Requirements | Only the lines from the line with "head = head_pieces()" through the line with "from mathutils import Matrix, Vector" should be copied, exactly as they appear, with both ends kept.

-*-*-

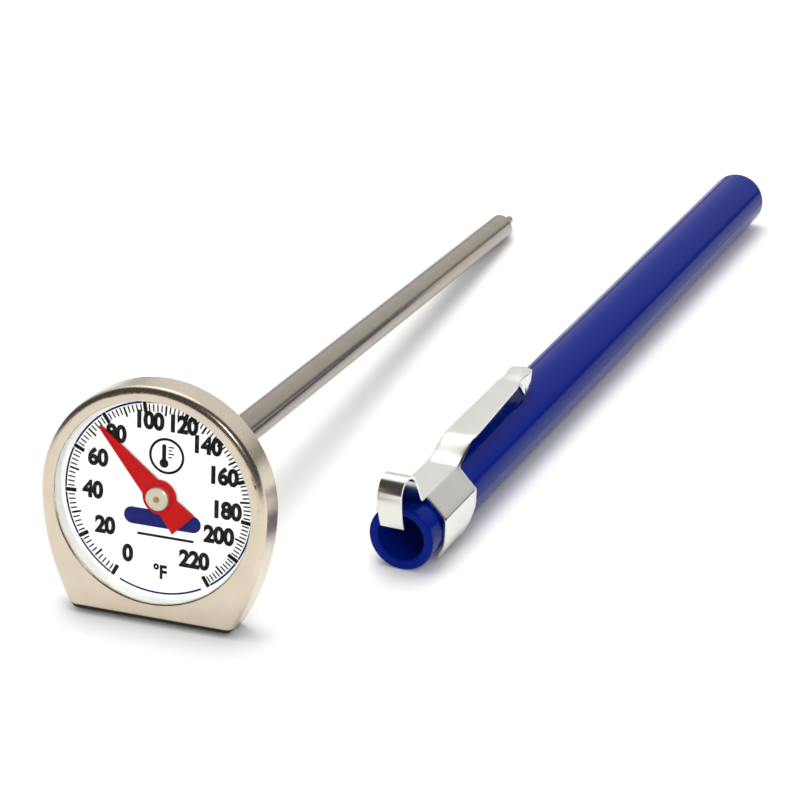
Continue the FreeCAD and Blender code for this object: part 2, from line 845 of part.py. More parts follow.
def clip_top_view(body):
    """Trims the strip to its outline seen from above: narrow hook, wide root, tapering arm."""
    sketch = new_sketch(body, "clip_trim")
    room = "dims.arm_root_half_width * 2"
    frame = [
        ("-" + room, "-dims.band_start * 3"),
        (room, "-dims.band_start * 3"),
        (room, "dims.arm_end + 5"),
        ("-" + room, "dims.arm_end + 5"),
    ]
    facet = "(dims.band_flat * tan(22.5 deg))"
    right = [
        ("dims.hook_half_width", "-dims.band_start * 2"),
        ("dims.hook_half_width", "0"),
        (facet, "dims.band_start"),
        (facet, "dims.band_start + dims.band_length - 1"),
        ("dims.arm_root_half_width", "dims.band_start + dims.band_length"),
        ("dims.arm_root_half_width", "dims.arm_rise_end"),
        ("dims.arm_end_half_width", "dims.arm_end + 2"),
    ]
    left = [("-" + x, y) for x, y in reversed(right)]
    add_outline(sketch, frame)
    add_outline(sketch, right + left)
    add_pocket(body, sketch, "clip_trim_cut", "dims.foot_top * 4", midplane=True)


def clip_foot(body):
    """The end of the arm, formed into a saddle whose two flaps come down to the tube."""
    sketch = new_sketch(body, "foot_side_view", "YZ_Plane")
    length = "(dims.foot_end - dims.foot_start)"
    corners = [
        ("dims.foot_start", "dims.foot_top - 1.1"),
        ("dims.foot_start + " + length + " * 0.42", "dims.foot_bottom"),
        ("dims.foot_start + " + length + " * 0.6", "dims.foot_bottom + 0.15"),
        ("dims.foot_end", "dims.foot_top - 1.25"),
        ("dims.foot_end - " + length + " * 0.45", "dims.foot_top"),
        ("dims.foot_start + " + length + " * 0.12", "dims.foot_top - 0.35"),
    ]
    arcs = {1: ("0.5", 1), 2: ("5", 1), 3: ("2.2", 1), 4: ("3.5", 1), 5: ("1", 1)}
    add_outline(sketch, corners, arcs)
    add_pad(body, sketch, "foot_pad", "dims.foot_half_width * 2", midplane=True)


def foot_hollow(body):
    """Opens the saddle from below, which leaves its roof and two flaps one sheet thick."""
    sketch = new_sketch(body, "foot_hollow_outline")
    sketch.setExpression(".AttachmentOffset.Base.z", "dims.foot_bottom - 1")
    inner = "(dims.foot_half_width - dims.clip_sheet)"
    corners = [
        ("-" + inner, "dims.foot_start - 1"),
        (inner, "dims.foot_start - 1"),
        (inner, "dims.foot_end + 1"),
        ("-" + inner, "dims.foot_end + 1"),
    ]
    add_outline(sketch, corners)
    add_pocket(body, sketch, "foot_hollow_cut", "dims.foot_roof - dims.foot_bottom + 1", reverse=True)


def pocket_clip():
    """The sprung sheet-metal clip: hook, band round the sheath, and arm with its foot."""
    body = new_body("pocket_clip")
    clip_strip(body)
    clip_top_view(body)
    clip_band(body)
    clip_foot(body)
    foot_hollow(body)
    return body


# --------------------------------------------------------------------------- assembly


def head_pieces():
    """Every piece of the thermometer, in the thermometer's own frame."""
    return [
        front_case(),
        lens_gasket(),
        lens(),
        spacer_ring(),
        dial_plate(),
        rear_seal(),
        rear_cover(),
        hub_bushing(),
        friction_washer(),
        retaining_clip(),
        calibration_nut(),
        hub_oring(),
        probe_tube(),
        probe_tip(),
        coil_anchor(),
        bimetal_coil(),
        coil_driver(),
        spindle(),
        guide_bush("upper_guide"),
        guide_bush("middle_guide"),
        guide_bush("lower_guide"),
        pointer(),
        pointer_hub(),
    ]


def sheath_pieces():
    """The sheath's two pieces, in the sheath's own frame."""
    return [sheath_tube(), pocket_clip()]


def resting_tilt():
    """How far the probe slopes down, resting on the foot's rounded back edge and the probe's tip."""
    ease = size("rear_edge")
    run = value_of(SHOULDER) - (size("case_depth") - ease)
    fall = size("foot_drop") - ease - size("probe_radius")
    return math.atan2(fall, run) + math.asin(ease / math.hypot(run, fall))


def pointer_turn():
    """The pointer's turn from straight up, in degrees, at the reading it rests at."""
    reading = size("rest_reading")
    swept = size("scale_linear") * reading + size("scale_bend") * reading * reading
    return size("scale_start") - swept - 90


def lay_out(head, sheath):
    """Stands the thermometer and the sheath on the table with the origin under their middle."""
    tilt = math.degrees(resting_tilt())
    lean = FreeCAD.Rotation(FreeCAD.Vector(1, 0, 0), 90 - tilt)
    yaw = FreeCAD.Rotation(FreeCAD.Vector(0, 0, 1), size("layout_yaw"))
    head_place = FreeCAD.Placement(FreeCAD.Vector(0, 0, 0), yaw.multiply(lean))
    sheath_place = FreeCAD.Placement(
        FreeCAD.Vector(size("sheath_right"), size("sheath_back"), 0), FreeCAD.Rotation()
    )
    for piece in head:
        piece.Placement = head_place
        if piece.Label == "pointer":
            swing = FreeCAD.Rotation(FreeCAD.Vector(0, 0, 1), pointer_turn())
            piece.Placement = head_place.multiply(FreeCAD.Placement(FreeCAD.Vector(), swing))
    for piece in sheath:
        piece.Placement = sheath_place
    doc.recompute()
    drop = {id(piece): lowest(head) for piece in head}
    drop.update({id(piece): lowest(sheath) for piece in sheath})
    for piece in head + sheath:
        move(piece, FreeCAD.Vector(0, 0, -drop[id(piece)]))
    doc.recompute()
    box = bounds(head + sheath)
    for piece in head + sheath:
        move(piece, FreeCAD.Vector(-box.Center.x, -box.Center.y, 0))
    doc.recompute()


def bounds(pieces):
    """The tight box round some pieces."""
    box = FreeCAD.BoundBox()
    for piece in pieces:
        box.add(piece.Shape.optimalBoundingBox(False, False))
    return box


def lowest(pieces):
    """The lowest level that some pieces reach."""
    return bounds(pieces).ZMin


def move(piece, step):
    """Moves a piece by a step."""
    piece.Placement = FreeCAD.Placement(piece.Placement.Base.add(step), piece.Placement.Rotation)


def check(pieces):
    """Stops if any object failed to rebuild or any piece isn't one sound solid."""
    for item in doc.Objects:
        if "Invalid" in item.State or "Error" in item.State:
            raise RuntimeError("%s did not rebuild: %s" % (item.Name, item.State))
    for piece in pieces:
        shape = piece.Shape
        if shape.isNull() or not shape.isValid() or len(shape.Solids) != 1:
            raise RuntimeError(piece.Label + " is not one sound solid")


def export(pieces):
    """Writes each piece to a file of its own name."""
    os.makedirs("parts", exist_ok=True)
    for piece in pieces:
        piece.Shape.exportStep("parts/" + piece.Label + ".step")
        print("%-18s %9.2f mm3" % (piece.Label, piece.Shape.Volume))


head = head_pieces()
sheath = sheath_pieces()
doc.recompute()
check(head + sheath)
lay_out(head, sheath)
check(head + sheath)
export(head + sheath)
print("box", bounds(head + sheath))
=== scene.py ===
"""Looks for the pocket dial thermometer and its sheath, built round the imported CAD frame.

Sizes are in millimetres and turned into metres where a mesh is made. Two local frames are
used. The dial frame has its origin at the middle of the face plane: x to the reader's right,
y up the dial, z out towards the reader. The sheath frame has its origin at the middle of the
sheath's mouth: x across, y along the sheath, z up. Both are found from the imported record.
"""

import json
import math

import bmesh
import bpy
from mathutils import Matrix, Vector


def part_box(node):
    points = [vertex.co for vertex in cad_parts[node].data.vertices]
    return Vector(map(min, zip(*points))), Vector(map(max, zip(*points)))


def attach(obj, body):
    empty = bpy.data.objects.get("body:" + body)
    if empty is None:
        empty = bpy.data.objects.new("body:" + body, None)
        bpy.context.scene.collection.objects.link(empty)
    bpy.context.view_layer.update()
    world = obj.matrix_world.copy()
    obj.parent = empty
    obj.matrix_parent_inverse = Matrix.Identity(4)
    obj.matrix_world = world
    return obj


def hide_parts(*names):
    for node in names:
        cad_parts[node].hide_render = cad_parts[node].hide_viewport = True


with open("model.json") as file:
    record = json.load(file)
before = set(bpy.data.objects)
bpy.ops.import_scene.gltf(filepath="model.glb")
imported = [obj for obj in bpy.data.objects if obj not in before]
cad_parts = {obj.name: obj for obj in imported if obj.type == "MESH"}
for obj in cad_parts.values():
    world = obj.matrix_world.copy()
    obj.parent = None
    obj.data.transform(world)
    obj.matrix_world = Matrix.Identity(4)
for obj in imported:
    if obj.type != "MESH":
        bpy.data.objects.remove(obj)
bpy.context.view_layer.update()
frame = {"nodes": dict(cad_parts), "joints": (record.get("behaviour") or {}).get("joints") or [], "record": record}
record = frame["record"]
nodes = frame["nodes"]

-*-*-

Exercise response |
head = head_pieces()
sheath = sheath_pieces()
doc.recompute()
check(head + sheath)
lay_out(head, sheath)
check(head + sheath)
export(head + sheath)
print("box", bounds(head + sheath))
=== scene.py ===
"""Looks for the pocket dial thermometer and its sheath, built round the imported CAD frame.

Sizes are in millimetres and turned into metres where a mesh is made. Two local frames are
used. The dial frame has its origin at the middle of the face plane: x to the reader's right,
y up the dial, z out towards the reader. The sheath frame has its origin at the middle of the
sheath's mouth: x across, y along the sheath, z up. Both are found from the imported record.
"""

import json
import math

import bmesh
import bpy
from mathutils import Matrix, Vector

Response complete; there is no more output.